Street Fight (2005)

Street Fight (2005) — Flat out one of the best political documentaries I have ever seen. Street Fight is about the 2002 mayoral election between 16-year-incumbant Newark, New Jersey mayor Sharpe James and challenger Cory Booker. The film focuses on Booker. According to director Marshall Curry, this is because he wanted to cover both sides but Sharpe James seems to be rather hostile to the press in general and Curry in particular. There are several scenes present in the movie where Curry tries to film and James’ campaign events and is forcibly removed by police officers acting as James’ private security. Throughout the film police are seen acting as James’ private army. They rip down Booker’s campaign signs (despite an order from a federal judge not to).

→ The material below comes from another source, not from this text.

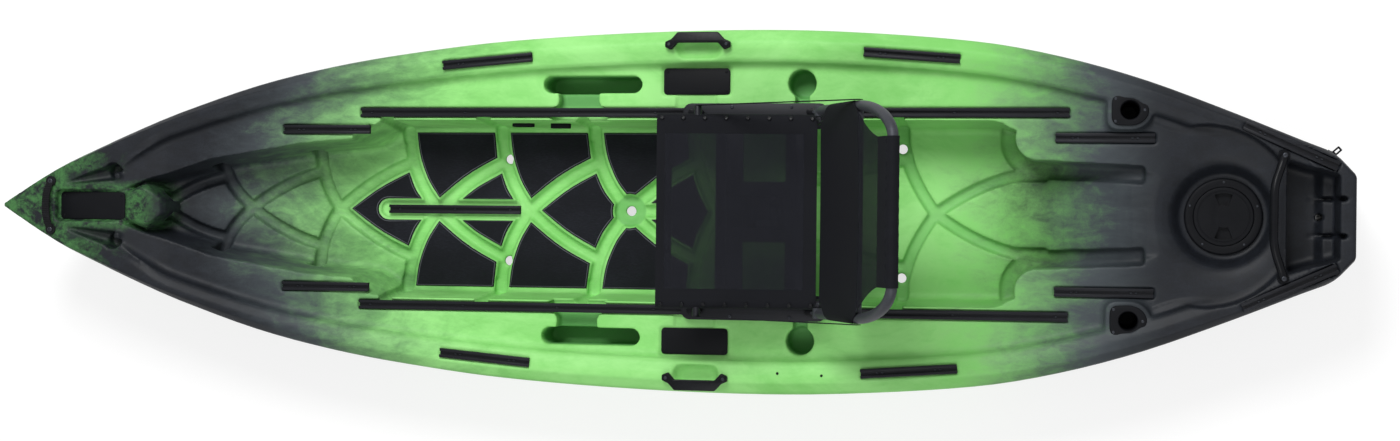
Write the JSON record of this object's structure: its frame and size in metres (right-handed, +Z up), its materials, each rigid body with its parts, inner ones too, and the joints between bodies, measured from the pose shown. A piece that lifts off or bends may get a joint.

They also insist that Curry is on “private property” when on the CITY SIDEWALK. They prevent Booker from going door-to-door in the Housing Authority (where James had canvassed a week earlier) again based on the “private property” argument. Race also factors into the race heavily. James repeatedly slams Booker as a “white Republican” (both men are black democrats as Newark has a nonpartisan election). When Booker raises more money than James, James exaggerates the number and accuses Booker of being a carpet-bagger trying to buy the election. A good percentage of James’ message seems to be that Booker is not “one of [them].” Street Fight is an appropriate title for this movie and I highly recommend it. REAL-LIFE SPOILERS FOLLOW: In the movie, Sharpe James ends up winning reelection. The film (being released in 2005) does not cover this but James declines to seek reelection in 2006 at which point Booker was elected mayor of Newark in a landslide (72% of the vote). He was re-elected in 2010 and is still in office. Sharpe James was convicted of five counts of fraud in 2008 and served 18 months in prison.